The export of wood products may reach US$2 billion in 2006, an increase of over 20 percent over the previous year, according to the Trade Ministry.
|Making furniture for export|
By 2010, wood processors could see an annual turnover of US$5.5 billion, and Viet Nam could surpass China in the export of wood furniture to the US market. Viet Nam was already ranked third in the export of wooden products to the Japanese market, following China and Thailand.
Binh Duong is currently the leading province in producing export wooden products. The province, with about 450 enterprises and 200 households processing wood, accounted for more than one-third of the country’s total wood export value.
In the first 10 months of this year, the export turnover of wood products from Binh Duong Province reached nearly US$500 million, a year-on-year rise of more than 17 percent.
The nation’s accession to the World Trade Organization would also present even more growth opportunities for the wood processing industry, according to the Ministry, as Viet Nam would be able to import raw materials at lower costs as well as export processed wood products to foreign markets without facing duties or trade barriers.
Mr Tran Quoc Manh, vice president of Ho Chi Minh City’s Fine Arts Products and Wood Processing Association, also remarked that Vietnamese wood processing and exporting enterprises had many advantages for penetrating into foreign markets, including skilled workers and a seaport system favorable for shipping products.
However, the wood processing industry was also facing challenges, including shortages in material and labor, Mr Manh said. Domestic raw materials could only meet 20 per cent of the current demand, he said.
In fact, more than US$1 billion of the US$2-billion export turnover was for importing wood and machinery.

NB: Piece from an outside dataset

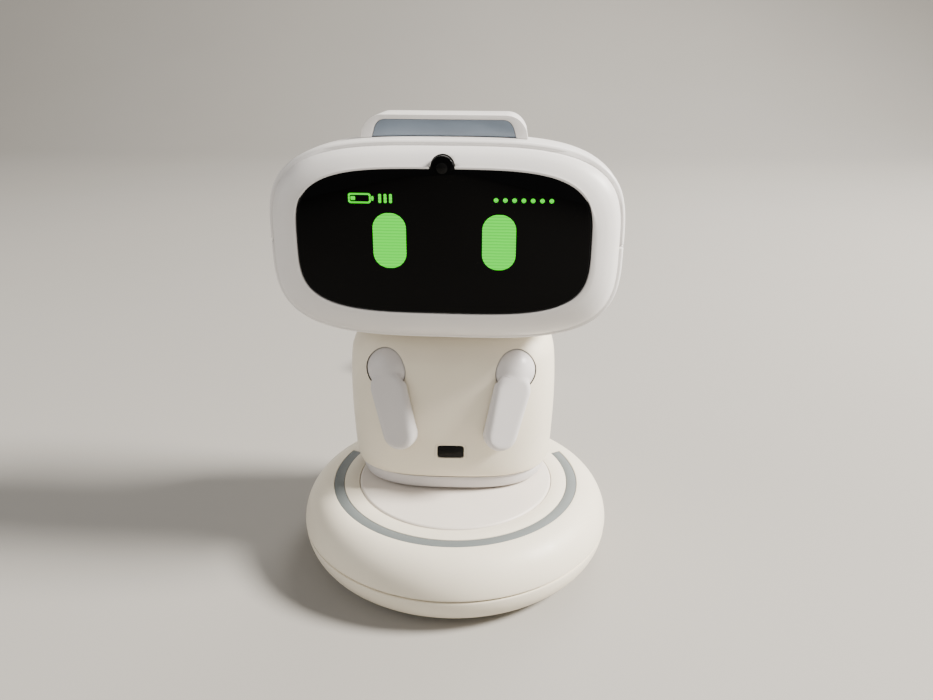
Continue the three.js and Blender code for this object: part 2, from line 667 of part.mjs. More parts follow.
function rearShells() {
  const whole = cut(facingLoft(REAR_LEVELS, HEAD_N, ROUND), rearHollow());
  const notch = block(-40, 40, HEAD_SEAM_Y - 1, HEAD_SEAM_Y + 0.9, HEAD_Z - 0.25, HEAD_Z + 0.25);
  const upper = cut(whole, block(-60, 60, -60, 60, 0, HEAD_Z + 0.1), notch);
  const slot = block(-NECK_R - 0.7, NECK_R + 0.7, -9.2, 8.9, 40, 62);
  const screwHoles = HEAD_SCREWS.map((x) => cylinderY(1.7, 4, 12, 12).translate(x, 0, HEAD_Z - 7));
  const lower = cut(whole, block(-60, 60, -60, 60, HEAD_Z - 0.1, 120), notch, slot, ...screwHoles);
  return [upper, lower];
}

const HEAD_SCREWS = [-14, 14];

function glassOutline(grow) {
  return superellipse(GLASS_W + 2 * grow, GLASS_H + 2 * grow, GLASS_N, ROUND);
}

function glassSolid(grow, y0, y1) {
  const pane = loft([y1, y0].map((y) => glassOutline(grow).map(([x, z]) => [x, y, z + GLASS_Z])));
  return join(pane, cylinderY(CAMERA_R + grow, y0, y1, FINE_ROUND).translate(0, 0, CAMERA_Z));
}

function headBezel() {
  const body = facingLoft([...BEZEL_LEVELS].reverse(), HEAD_N, ROUND);
  const hollowLevels = shrink(BEZEL_LEVELS, 1.9).slice(0, 3);
  hollowLevels[0][0] += 1;
  const hollow = facingLoft([...hollowLevels].reverse(), HEAD_N, ROUND);
  return cut(body, hollow, glassSolid(GAP, -26, -18));
}

function podShape(inset, topInset) {
  const base = POD_W_BASE / 2 - inset;
  const top = POD_W_TOP / 2 - inset;
  const round = 2.6 - inset * 0.7;
  const topZ = POD_TOP_Z - topInset;
  const baseZ = HEAD_Z + HEAD_H / 2 - 2.2;
  const shape = new THREE.Shape();
  shape.moveTo(-base, baseZ);
  shape.lineTo(base, baseZ);
  shape.lineTo(top + round * 0.45, topZ - round);
  shape.quadraticCurveTo(top, topZ, top - round, topZ);
  shape.lineTo(-top + round, topZ);
  shape.quadraticCurveTo(-top, topZ, -top - round * 0.45, topZ - round);
  shape.closePath();
  return shape;
}

function podSolid(inset, topInset, y0, y1) {
  const geometry = new THREE.ExtrudeGeometry(podShape(inset, topInset), {
    depth: y1 - y0, bevelEnabled: false, curveSegments: 5,
  });
  return geometry.rotateX(Math.PI / 2).translate(POD_X, y1, 0);
}

function headSkin(grow) {
  return facingLoft(shrink(REAR_LEVELS, -grow), HEAD_N, ROUND);
}

function topPod() {
  const recess = podSolid(POD_RIM, POD_TOP_RIM, POD_FRONT_Y - 1, POD_FRONT_Y + 1.4);
  return cut(podSolid(0, 0, POD_FRONT_Y, POD_BACK_Y), recess, headSkin(GAP));
}

function touchPanel() {
  const panel = podSolid(POD_RIM + GAP, POD_TOP_RIM + GAP, POD_FRONT_Y + 0.4, POD_FRONT_Y + 1.1);
  return cut(panel, headSkin(GAP * 2));
}

function cameraModule() {
  return join(cylinderY(1.6, -22.2, -19, 16).translate(0, 0, CAMERA_Z),
    block(-3, 3, -19.4, -16.6, CAMERA_Z - 3.4, CAMERA_Z + 1.6));
}

function neckTurntable() {
  const collar = turned([
    [0, 47.9],
    [NECK_R - 0.3, 47.9],
    [NECK_R - 0.3, 49],
    [NECK_R, 50.4],
    [NECK_R, 53],
    [0, 53],
  ], FINE_ROUND);
  return cut(collar, cylinderZ(2, 40, 49.4, 12));
}

function neckYoke() {
  const base = block(-6, 6, -3, 3, 53.3, 54.8);
  const ears = [-6, 4.4].map((x) => block(x, x + 1.6, -2.6, 2.6, 54.4, TILT_Z + 2.8));
  return cut(join(base, ...ears), cylinderX(PIN_R + GAP, -10, 10, 12).translate(0, 0, TILT_Z));
}

function headBoard() {
  return join(block(-20, 20, -15.4, -14.2, 60.5, 81), block(-6, 6, -14.3, -12.4, 70, 79),
    block(9, 16, -14.3, -12.6, 63, 69));
}

function buildHead() {
  const head = new THREE.Group();
  head.rotation.z = HEAD_YAW;
  const [upper, lower] = rearShells();
  addPart(head, 'neck_turntable', neckTurntable(), CREAM);
  addPart(head, 'neck_yoke', neckYoke(), STEEL);
  addPart(head, 'tilt_pin', cylinderX(PIN_R, -9.6, 9.6, 12), STEEL, [0, 0, TILT_Z]);
  addPart(head, 'tilt_motor', block(10.2, 18.6, -6, 4.4, 59.6, 71), MOTOR_BLUE);
  addPart(head, 'head_bezel', headBezel(), COOL_WHITE);
  addPart(head, 'display_glass', glassSolid(0, FACE_Y - 0.1, -22.6), BLACK_GLASS);
  addPart(head, 'display_panel', block(-21.5, 21.5, -22.2, -20.8, GLASS_Z - 11.2, GLASS_Z + 11), BLACK);
  addPart(head, 'camera_module', cameraModule(), BLACK);
  addPart(head, 'head_rear_upper', upper, COOL_WHITE);
  addPart(head, 'head_rear_lower', lower, COOL_WHITE);
  addPart(head, 'top_pod', topPod(), COOL_WHITE);
  addPart(head, 'touch_panel', touchPanel(), PANEL_BLUE);
  addPart(head, 'head_board', headBoard(), BOARD_GREEN);
  HEAD_SCREWS.forEach((x, i) => {
    addPart(head, `head_screw_${i + 1}`, screw(3, 0.6), STEEL, [x, 8.2, HEAD_Z - 7], [Math.PI / 2, 0, 0]);
  });
  return head;
}

buildDock();
buildLead();
buildBody();

export default root;
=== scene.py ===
"""Looks for the desktop robot on its charging dock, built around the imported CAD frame."""

import json
import math

import bmesh
import bpy
import numpy as np
from mathutils import Matrix, Vector


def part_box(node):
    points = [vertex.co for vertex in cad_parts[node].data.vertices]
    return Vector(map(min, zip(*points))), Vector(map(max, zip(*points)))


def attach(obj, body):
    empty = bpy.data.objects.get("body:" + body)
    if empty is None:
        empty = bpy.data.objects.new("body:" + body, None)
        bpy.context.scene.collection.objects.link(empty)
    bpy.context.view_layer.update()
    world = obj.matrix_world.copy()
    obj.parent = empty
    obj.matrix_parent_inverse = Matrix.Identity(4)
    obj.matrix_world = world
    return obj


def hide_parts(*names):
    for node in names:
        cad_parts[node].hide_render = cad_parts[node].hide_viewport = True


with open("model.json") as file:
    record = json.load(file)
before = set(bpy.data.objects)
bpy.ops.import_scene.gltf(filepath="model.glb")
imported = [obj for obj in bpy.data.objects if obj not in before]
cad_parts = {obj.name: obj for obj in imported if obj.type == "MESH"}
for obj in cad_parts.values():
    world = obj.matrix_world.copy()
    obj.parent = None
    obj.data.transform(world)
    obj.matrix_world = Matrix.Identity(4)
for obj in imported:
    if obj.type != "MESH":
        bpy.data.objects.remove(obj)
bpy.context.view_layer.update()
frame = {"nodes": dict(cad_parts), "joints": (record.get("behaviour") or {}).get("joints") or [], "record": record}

MM = 0.001
NODES = frame["nodes"]
JOINTS = {joint["name"]: joint for joint in frame["joints"]}

# ---- Frames of the three turned groups -----------------------------------------------------


def heading(axis):
    """Turn about Z that takes +X to this level axis."""
    return math.atan2(axis[1], axis[0])


NECK_X, NECK_Y, _ = (value / MM for value in JOINTS["head_turn"]["pos_m"])
BODY_TURN = heading(JOINTS["button_press"]["axis"]) + math.pi / 2
HEAD_TURN = heading(JOINTS["head_nod"]["axis"]) - math.pi
PLATE_TOP = 14.35
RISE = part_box("charging_plate")[1][2] / MM - PLATE_TOP
TO_DESK = Matrix.Identity(4)
TO_DOCK = Matrix.Translation((0, 0, RISE))
TO_BODY = Matrix.Translation((NECK_X, NECK_Y, RISE)) @ Matrix.Rotation(BODY_TURN, 4, "Z")
TO_HEAD = Matrix.Translation((NECK_X, NECK_Y, RISE)) @ Matrix.Rotation(HEAD_TURN, 4, "Z")

# ---- Sizes in millimetres -------------------------------------------------------------------

OUTLINE = 144  # points round a shell's outline
LATHE = 180  # sides of a turned piece
SHELL = 1.5  # wall thickness
SEAM = 0.2  # gap between two shells
FAR = 60  # past the edge of any piece, for cutters

DOCK_TOP = 14.0
DOCK_R = 33.6
DOCK_FLAT_R = 27.0
DOCK_UNDER_Z, DOCK_SEAM_Z = -0.9, 6.1
DOCK_UNDER_R, DOCK_SCREW_R = 27.4, 24.2
RING_IN, RING_OUT = 24.8, 26.95
RING_OPEN = math.radians(65.5)
PLATE_R = 21.3

BODY_W, BODY_D, BODY_N = 44.4, 32.8, 3.0
BODY_BASE, BODY_TOP = 18.3, 49.6
BODY_SPLIT_Y = 5.0
FOOT_N = 2.8
NECK_HOLE_R = 7.0
SENSOR_W, SENSOR_H, SENSOR_Z = 5.5, 2.9, 24.85
BUTTON_R, BUTTON_Z = 2.6, 30.0
BODY_SCREWS = [(x, z) for z in (23, 41) for x in (-14, 14)]
SCREW_SEAT_Y = 13.2

BALL_R, SOCKET_R = 5.2, 5.42
BAR_W, BAR_TIP_W, BAR_LEN, BAR_T = 8.0, 7.0, 16.9, 3.6
BAR_TOP, BAR_SHOULDER, BAR_EDGE_R = 0.3, -3.5, 1.3
ARM_TURN, ARM_LEAN = math.radians(14), math.radians(14.2)
ARM_REST = {-1: math.radians(7.5), 1: math.radians(6)}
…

Vietnamese wood processing and exporting enterprises have had to follow the world market price of wood due to their dependence on imported raw materials.
In the coming time, the Viet Nam Timber and Forest Product Association will prioritize the establishment of three wood trading centers in northern, southern and central Viet Nam.
Wood trading enterprises will be able to check and order raw materials at those centers, saving their transaction expenses in looking for sources of raw materials.
The association will also organize seven trade promoting programs in 2007 subsidized by the state budget of about VND5 billion (about US$300,000) to enhance strengths of wood product processing enterprises in competitiveness and integration after Viet Nam became a member of WTO.
Viet Nam has about 1,200 enterprises processing and exporting wood products, 200 of which are foreign-invested. The country currently stands fourth in Southeast Asia in exporting wood products. Vietnamese wood products have reached 120 nations and territories around the world.